### Exercise requirements
Reproduce exactly the lines of the material beneath, from the line that contains "solids = shape.Solids" to the line that contains "obj.parent = empty", both included, and no other lines.

### Given information

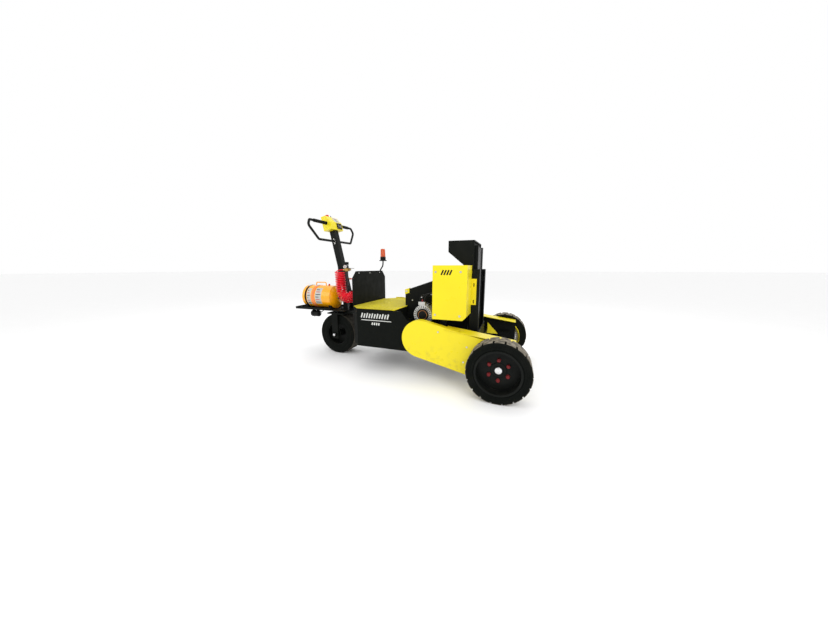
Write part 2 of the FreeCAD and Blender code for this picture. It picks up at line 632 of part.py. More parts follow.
def natural_bends(points):
    """At each corner the largest arc that its two runs leave room for."""
    bends = []
    for before, corner, after in zip(points, points[1:], points[2:]):
        one, two = corner - before, after - corner
        turn = math.acos(max(-1.0, min(1.0, one.dot(two) / (one.Length * two.Length))))
        bends.append(0.45 * min(one.Length, two.Length) / math.tan(turn / 2))
    print("bend radii", [round(bend) for bend in bends])
    return bends


def tiller_base():
    """Yoke on the tray with the tiller's pivot pin."""
    foot = box(PIVOT_X - 75, PIVOT_X + 50, -70, 70, TRAY_Z0 + 6, TRAY_Z0 + 18)
    cheeks = pair(box(PIVOT_X - 50, PIVOT_X + 50, TUBE_HALF + GAP, TUBE_HALF + 12, TRAY_Z0 + 6, PIVOT_Z + 38))
    pin = rod_y(PIVOT_X, -TUBE_HALF - 18, TUBE_HALF + 18, PIVOT_Z, 15)
    put("tiller_base", fuse([foot] + cheeks + [pin]))


# ---- Tiller, drawn upright over its pivot and then leaned back ----

def tiller():
    h = TUBE_HALF
    tube = box(PIVOT_X - h, PIVOT_X + h, -h, h, PIVOT_Z - 35, HEAD_Z0 + 20)
    tube = tube.cut(box(PIVOT_X - h + 4, PIVOT_X + h - 4, -h + 4, h - 4, PIVOT_Z + 35, HEAD_Z0 + 21))
    tube = tube.cut(rod_y(PIVOT_X, -50, 50, PIVOT_Z, 15 + RUN))
    put("tiller_tube", lean(tube))

    x = PIVOT_X
    outline = [(x - 58, HEAD_Z0), (x + 62, HEAD_Z0), (x + 62, HEAD_Z0 + 92), (x + 8, HEAD_Z1), (x - 58, HEAD_Z1)]
    inside = [(x - 54, HEAD_Z0 - 1), (x + 58, HEAD_Z0 - 1), (x + 58, HEAD_Z0 + 90), (x + 6, HEAD_Z1 - 24),
              (x - 54, HEAD_Z1 - 24)]
    head = prism_y(outline, -118, 118).cut(prism_y(inside, -114, 114))
    head = head.fuse(box(x - 55, x + 59, -115, 115, HEAD_Z0, HEAD_Z0 + 4))
    head = head.cut(box(x - h, x + h, -h, h, HEAD_Z0 - 2, HEAD_Z0 + 24))
    head = head.cut(rod_z(STOP_X, STOP_Y, HEAD_Z1 - 20, HEAD_Z1 + 1, 8.4))
    head = head.cut(rod_z(STOP_X, KEY_Y, HEAD_Z1 - 18, HEAD_Z1 + 1, 5 + RUN))
    put("tiller_head", lean(head))

    pad = box(x + 62, x + 70, 2, 98, HEAD_Z0 + 16, HEAD_Z0 + 86)
    for y in BUTTON_YS:
        pad = pad.cut(rod_x(x + 60, x + 72, y, BUTTON_Z, 12.4))
    put("keypad", lean(pad))
    for name, y in zip(("up_button", "down_button"), BUTTON_YS):
        put(name, lean(rod_x(x + 65.4, x + 73, y, BUTTON_Z, 12)))

    stop = rod_z(STOP_X, STOP_Y, HEAD_Z1 - 12, HEAD_Z1 + 12, 8).fuse(rod_z(STOP_X, STOP_Y, HEAD_Z1 + 12, HEAD_Z1 + 28, 21))
    put("stop_button", lean(stop.removeSplitter()))
    key = rod_z(STOP_X, KEY_Y, HEAD_Z1 - 17, HEAD_Z1 + 8, 5).fuse(
        box(STOP_X - 1.5, STOP_X + 1.5, KEY_Y - 11, KEY_Y + 11, HEAD_Z1 + 7, HEAD_Z1 + 32))
    put("key", lean(key.removeSplitter()))

    loop = [Vector(x, y, z) for y, z in ((118, GRIP_Z), (408, GRIP_Z), (444, GRIP_Z - 66), (320, BAR_Z), (h, BAR_Z))]
    bar = bent_tube(loop, [26, 40, 34], BAR_R)
    put("handle", *[lean(side) for side in pair(bar)])
    grip = rod_y(x, 152, 340, GRIP_Z, 18).cut(rod_y(x, 140, 350, GRIP_Z, BAR_R + RUN))
    left, right = pair(grip)
    put("left_grip", lean(left))
    put("right_grip", lean(right))


def write_parts():
    battery_box()
    battery_hatch()
    batteries()
    side_frames()
    cross_members()
    neck()
    chain_cases()
    guard_plates()
    chains()
    transaxle()
    drive_motor()
    hydraulic_unit()
    centre_cover()
    screws = control_box()
    mast_bracket()
    mast_columns()
    lift_mast()
    lift_table()
    lift_cylinder()
    back_panel()
    beacon()
    frame_bolts(screws)
    wheels()
    axle_bearings()
    fork()
    steer_wheel()
    tray()
    air_tank()
    tank_straps()
    air_manifold()
    air_hose()
    tiller_base()
    tiller()
    for name, shapes in nodes.items():
        shape = shapes[0] if len(shapes) == 1 else Part.makeCompound(shapes)
        solids = shape.Solids
        if not shape.isValid() or (len(shapes) == 1 and len(solids) != 1):
            print("check", name, shape.isValid(), len(solids))
        shape.exportStep("parts/" + name + ".step")
    whole = Part.makeCompound([shape for shapes in nodes.values() for shape in shapes])
    print(len(nodes), "nodes", whole.BoundBox)


write_parts()
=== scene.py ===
import bpy
import bmesh
import math
from mathutils import Matrix, Vector


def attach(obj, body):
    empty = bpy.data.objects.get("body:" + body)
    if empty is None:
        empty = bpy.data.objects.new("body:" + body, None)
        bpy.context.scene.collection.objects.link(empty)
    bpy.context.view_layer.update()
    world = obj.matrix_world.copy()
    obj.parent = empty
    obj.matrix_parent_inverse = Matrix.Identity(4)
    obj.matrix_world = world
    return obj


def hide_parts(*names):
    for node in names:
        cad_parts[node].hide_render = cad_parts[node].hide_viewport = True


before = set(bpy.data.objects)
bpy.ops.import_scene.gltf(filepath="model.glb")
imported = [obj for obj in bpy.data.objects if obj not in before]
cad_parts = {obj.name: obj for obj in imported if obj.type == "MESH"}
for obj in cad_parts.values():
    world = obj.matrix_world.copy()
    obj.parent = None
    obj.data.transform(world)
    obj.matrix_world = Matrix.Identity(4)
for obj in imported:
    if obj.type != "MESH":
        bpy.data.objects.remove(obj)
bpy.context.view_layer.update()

# Studio: a pale floor, a pale surround and soft lights. The camera stands off the right-hand front corner,
# a little above the axle, looking back along the machine.
scene = bpy.context.scene
camera = bpy.data.objects.new("camera", bpy.data.cameras.new("camera"))
camera.data.lens = 11.307
camera.data.sensor_width = 36.0
camera.data.clip_start = 0.05
camera.location = (1.2738, -2.8788, 1.1248)
camera.rotation_euler = Vector((-0.35042, 0.92224, -0.16336)).to_track_quat("-Z", "Y").to_euler()
scene.collection.objects.link(camera)
scene.camera = camera
scene.view_settings.view_transform = "Standard"

world = bpy.data.worlds.new("studio_air")
world.use_nodes = True
world.node_tree.nodes["Background"].inputs["Color"].default_value = (1.0, 1.0, 1.0, 1.0)
world.node_tree.nodes["Background"].inputs["Strength"].default_value = 1.0
scene.world = world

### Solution
        solids = shape.Solids
        if not shape.isValid() or (len(shapes) == 1 and len(solids) != 1):
            print("check", name, shape.isValid(), len(solids))
        shape.exportStep("parts/" + name + ".step")
    whole = Part.makeCompound([shape for shapes in nodes.values() for shape in shapes])
    print(len(nodes), "nodes", whole.BoundBox)


write_parts()
=== scene.py ===
import bpy
import bmesh
import math
from mathutils import Matrix, Vector


def attach(obj, body):
    empty = bpy.data.objects.get("body:" + body)
    if empty is None:
        empty = bpy.data.objects.new("body:" + body, None)
        bpy.context.scene.collection.objects.link(empty)
    bpy.context.view_layer.update()
    world = obj.matrix_world.copy()
    obj.parent = empty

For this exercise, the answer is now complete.